#### [Problem details]
Your task is to quote the material that follows, in full and exactly.

#### [Information supplied]
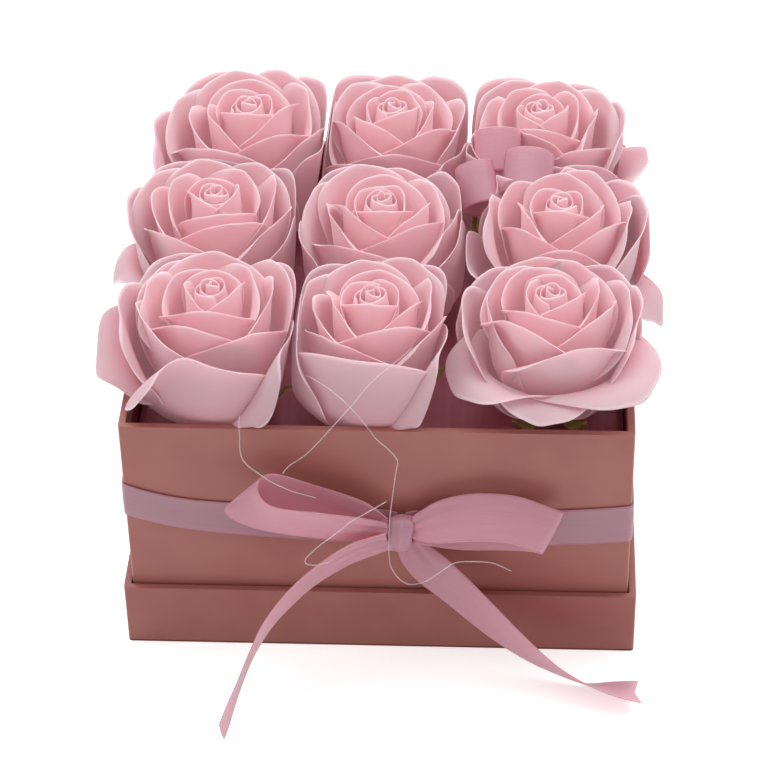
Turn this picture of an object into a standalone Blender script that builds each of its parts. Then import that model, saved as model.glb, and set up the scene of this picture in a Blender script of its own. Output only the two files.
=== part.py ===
"""Square flower box: nine soap roses on picks in a foam insert, in a rigid paper-covered box that
stands in its own lid, tied round with a satin ribbon and its bow.

Metres, +Z up. The origin is the centre of the lid's underside, and the bow is on the -Y side.
"""

from math import cos, pi, sin

import bmesh
import bpy
from mathutils import Vector

MM = 0.001
GAP = 0.3 * MM  # between pieces that touch

# Box and lid: greyboard covered in paper outside and lined inside
BOX_RIM_Z = 94.4 * MM
LID_HEIGHT = 25 * MM
BOARD = 1.2 * MM
PAPER = 0.3 * MM
LID_PLAY = 0.4 * MM  # between the box and the lid's turned-in paper
BOX_CORNER = 1.2 * MM
SMALLEST_CORNER = 0.3 * MM
TURN_IN = 9 * MM  # paper folded over a rim and glued inside
LINING_JOINT = 0.5 * MM

# Insert: foam block under a satin-faced card
INSERT_DROP = 18 * MM  # card's face below the rim
INSERT_PLAY = 0.6 * MM
CARD = 0.5 * MM
PICK_PLAY = 0.4 * MM
HOLE_SIDES = 12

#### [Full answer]
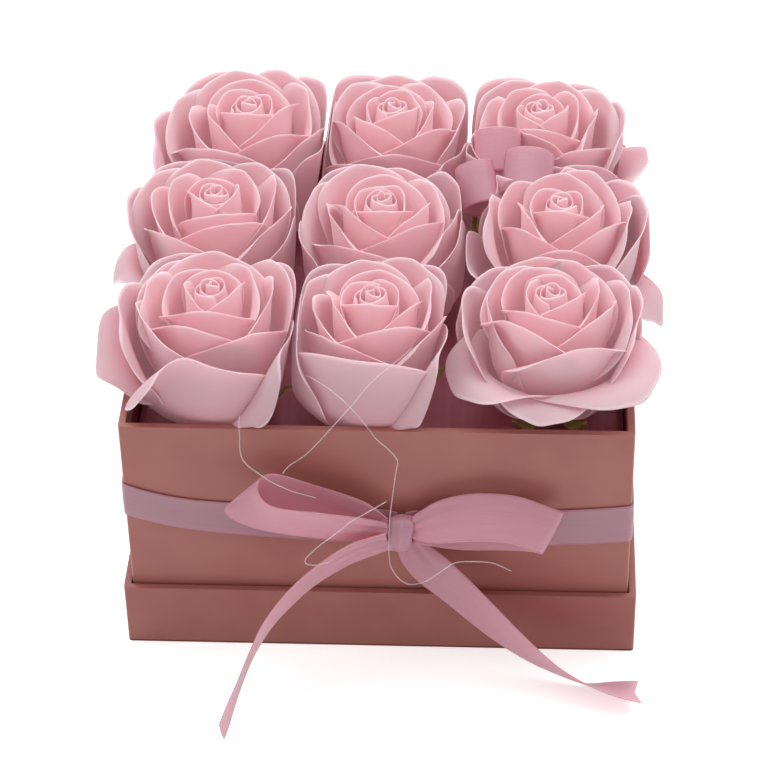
Turn this picture of an object into a standalone Blender script that builds each of its parts. Then import that model, saved as model.glb, and set up the scene of this picture in a Blender script of its own. Output only the two files.
=== part.py ===
"""Square flower box: nine soap roses on picks in a foam insert, in a rigid paper-covered box that
stands in its own lid, tied round with a satin ribbon and its bow.

Metres, +Z up. The origin is the centre of the lid's underside, and the bow is on the -Y side.
"""

from math import cos, pi, sin

import bmesh
import bpy
from mathutils import Vector

MM = 0.001
GAP = 0.3 * MM  # between pieces that touch

# Box and lid: greyboard covered in paper outside and lined inside
BOX_RIM_Z = 94.4 * MM
LID_HEIGHT = 25 * MM
BOARD = 1.2 * MM
PAPER = 0.3 * MM
LID_PLAY = 0.4 * MM  # between the box and the lid's turned-in paper
BOX_CORNER = 1.2 * MM
SMALLEST_CORNER = 0.3 * MM
TURN_IN = 9 * MM  # paper folded over a rim and glued inside
LINING_JOINT = 0.5 * MM

# Insert: foam block under a satin-faced card
INSERT_DROP = 18 * MM  # card's face below the rim
INSERT_PLAY = 0.6 * MM
CARD = 0.5 * MM
PICK_PLAY = 0.4 * MM
HOLE_SIDES = 12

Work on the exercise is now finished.